Like Baker and Christensen's talks, many of the speakers' stories were personal, referring to their resource work indirectly. But it's those intimate tales that often prove the most inspirational, says Forster.

"When people really make themselves vulnerable, it has great impact."

Other speakers at the SheTalks event included Jacqui Beban, vice-president of Nootka Sound Timber; Vancouver Sun columnist and author Daphne Bramham; Sandra Brynjolfson, forensic electrician with Western Pacific Enterprises; Port Metro Vancouver's vice-president of human resources Sandra Case; Deanna Cottrell, soil, groundwater and water subject matter expert with Shell Oil; Lana Eagle, interim executive director with Industry Council for Aboriginal Business (ICAB); Bridge principal Siri Genik; Skeena Watershed Conservation Coalition executive director Shannon McPhail; Chief Karen Ogen of Wet'suwet'en First Nation; Samantha Singbeil, aboriginal relations manager, external relations, for FortisBC; Taseko Mines director Linda Thorstad; Anna Tudela, vice-president, diversity, regulatory affairs and corporate secretary for Goldcorp; Philippa Wilshaw, partner, mining industry leader, GVA with KPMG; and Clear Seas political analyst Jody Wright.
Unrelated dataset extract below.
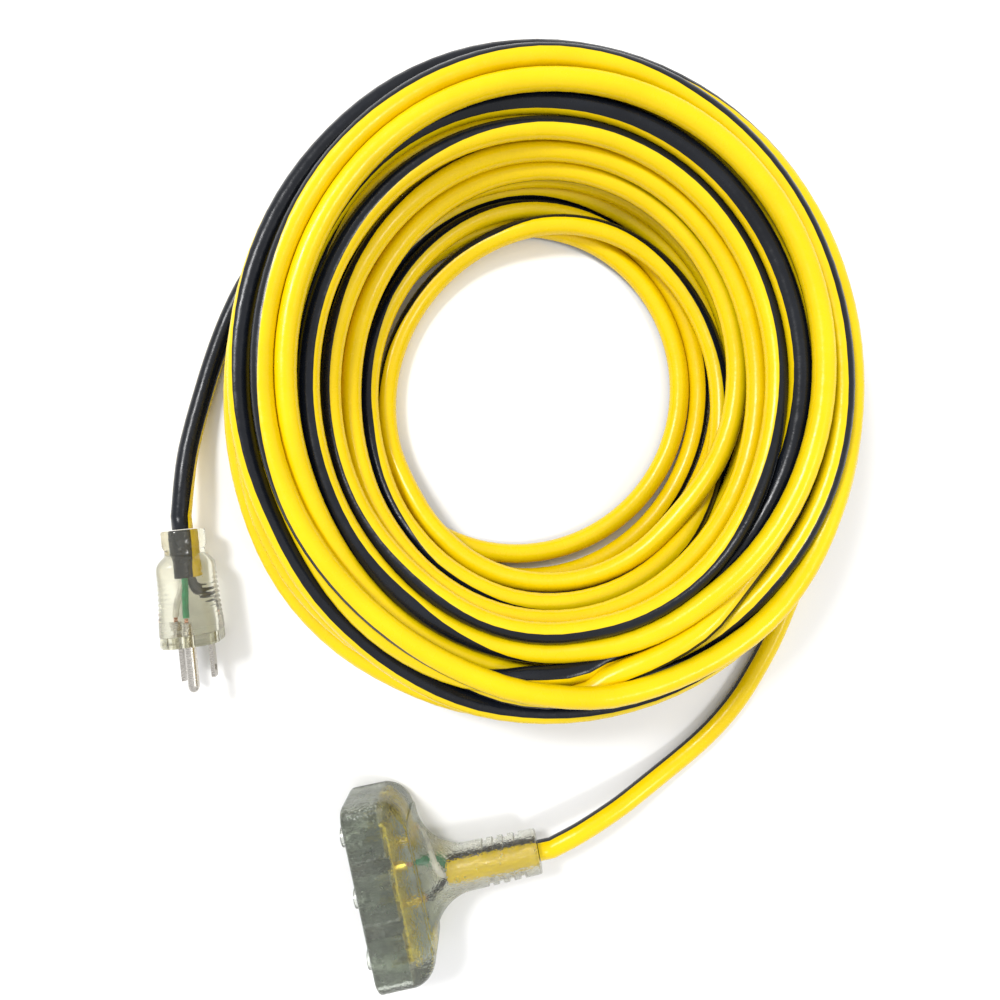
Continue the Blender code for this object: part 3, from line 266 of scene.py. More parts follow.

Though they each shared their stories in short, eight-minute segments, the women demonstrated their varied experiences with resource development, the impact they are making and what strides they hope to take in the future.

The natural resource-themed SheTalks event follows a similar one last year and it's hoped a third with the same focus will come together for next year.

SheTalks hosts four multi-speaker events annually, offering women in various fields a platform to share their passion, and attendees an opportunity to be inspired and make connections.